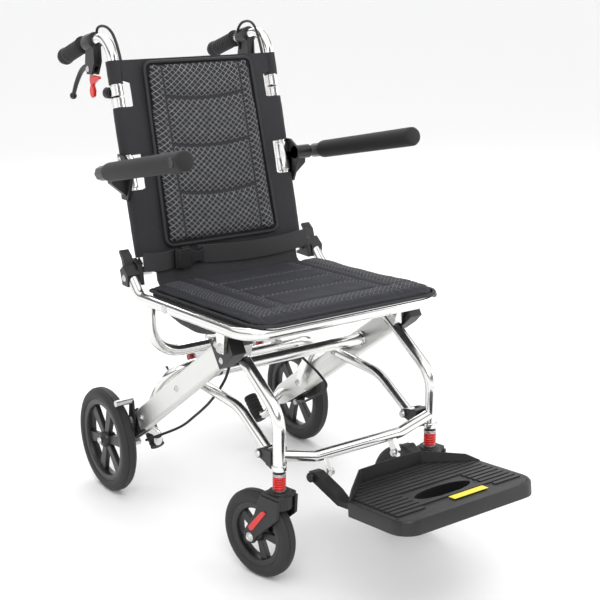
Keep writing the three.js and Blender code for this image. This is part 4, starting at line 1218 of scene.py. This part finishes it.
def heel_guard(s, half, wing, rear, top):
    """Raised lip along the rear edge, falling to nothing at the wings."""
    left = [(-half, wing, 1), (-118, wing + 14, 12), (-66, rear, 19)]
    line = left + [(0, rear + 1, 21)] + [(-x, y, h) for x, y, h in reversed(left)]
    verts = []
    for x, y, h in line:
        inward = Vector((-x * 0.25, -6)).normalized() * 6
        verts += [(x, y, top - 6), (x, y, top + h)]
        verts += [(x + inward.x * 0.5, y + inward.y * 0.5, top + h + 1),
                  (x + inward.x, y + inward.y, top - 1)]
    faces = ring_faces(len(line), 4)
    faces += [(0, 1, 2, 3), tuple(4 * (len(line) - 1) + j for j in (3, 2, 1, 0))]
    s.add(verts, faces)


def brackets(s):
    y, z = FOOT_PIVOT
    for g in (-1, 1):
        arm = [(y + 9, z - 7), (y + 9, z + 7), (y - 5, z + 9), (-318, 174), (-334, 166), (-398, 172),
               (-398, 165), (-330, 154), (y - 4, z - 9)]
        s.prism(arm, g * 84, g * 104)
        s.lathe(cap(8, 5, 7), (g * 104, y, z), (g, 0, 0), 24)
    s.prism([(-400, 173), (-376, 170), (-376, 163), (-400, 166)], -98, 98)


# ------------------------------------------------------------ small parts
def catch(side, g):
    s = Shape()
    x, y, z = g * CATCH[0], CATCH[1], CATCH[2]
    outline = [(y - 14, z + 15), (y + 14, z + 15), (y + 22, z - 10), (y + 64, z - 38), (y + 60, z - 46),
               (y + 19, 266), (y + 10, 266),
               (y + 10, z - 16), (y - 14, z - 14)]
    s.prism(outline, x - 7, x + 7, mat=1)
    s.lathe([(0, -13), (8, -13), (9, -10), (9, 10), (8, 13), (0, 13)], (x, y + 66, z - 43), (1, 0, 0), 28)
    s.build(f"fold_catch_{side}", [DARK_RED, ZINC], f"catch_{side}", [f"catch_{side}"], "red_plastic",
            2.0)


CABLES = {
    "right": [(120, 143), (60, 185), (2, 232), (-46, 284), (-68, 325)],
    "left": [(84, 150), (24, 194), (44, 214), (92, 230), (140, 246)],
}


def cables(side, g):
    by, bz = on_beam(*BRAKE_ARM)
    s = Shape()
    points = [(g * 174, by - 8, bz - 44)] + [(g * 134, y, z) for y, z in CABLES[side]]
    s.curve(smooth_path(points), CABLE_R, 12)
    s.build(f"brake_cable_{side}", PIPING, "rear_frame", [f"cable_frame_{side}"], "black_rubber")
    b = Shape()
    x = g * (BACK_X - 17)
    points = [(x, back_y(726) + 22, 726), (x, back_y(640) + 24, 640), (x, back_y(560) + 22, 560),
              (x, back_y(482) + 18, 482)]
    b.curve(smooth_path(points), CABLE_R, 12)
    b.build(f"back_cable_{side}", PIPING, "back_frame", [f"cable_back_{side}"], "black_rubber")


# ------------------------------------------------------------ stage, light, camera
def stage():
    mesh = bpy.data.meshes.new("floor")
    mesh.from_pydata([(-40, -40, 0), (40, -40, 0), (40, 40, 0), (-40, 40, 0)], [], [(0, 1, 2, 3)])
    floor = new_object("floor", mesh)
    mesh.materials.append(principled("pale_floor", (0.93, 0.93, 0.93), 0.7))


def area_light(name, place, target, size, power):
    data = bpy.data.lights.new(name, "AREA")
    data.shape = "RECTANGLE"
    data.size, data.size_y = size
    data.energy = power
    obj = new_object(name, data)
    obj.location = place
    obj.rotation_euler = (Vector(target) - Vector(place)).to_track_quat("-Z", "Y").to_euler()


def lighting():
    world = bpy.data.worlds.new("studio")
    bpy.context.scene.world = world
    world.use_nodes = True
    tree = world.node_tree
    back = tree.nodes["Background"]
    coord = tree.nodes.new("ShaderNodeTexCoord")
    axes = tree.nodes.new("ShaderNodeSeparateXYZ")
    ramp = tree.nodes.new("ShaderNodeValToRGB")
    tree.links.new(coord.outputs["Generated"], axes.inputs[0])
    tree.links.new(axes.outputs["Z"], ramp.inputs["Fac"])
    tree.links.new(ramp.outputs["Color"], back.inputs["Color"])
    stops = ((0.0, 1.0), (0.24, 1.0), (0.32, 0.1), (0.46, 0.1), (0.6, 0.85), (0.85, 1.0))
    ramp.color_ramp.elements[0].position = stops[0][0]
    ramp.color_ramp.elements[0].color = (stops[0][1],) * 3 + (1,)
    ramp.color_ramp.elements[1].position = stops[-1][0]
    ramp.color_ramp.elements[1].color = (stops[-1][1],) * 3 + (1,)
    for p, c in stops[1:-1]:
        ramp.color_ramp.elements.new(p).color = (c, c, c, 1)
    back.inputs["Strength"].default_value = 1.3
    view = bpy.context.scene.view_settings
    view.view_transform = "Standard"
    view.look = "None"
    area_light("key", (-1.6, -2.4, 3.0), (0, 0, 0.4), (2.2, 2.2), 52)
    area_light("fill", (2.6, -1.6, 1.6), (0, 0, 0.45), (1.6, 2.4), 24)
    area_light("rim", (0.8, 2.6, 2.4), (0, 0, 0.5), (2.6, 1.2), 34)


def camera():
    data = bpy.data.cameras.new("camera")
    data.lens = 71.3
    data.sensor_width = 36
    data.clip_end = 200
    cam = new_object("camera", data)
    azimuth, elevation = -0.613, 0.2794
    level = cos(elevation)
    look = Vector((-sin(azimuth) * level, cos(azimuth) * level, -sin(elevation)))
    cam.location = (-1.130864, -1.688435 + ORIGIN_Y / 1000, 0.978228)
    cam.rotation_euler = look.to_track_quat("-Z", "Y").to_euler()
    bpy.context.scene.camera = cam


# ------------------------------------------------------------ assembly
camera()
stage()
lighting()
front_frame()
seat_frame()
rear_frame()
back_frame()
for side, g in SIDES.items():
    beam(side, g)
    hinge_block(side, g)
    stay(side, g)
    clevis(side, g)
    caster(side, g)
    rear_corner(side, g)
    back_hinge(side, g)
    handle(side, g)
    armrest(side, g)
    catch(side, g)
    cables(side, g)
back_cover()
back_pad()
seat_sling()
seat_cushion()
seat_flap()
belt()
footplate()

_ _ _ _ _ _ _

TASK STATEMENT
Of the lines above, how many include the word "scene"? Reply with the number only.

REPLY
4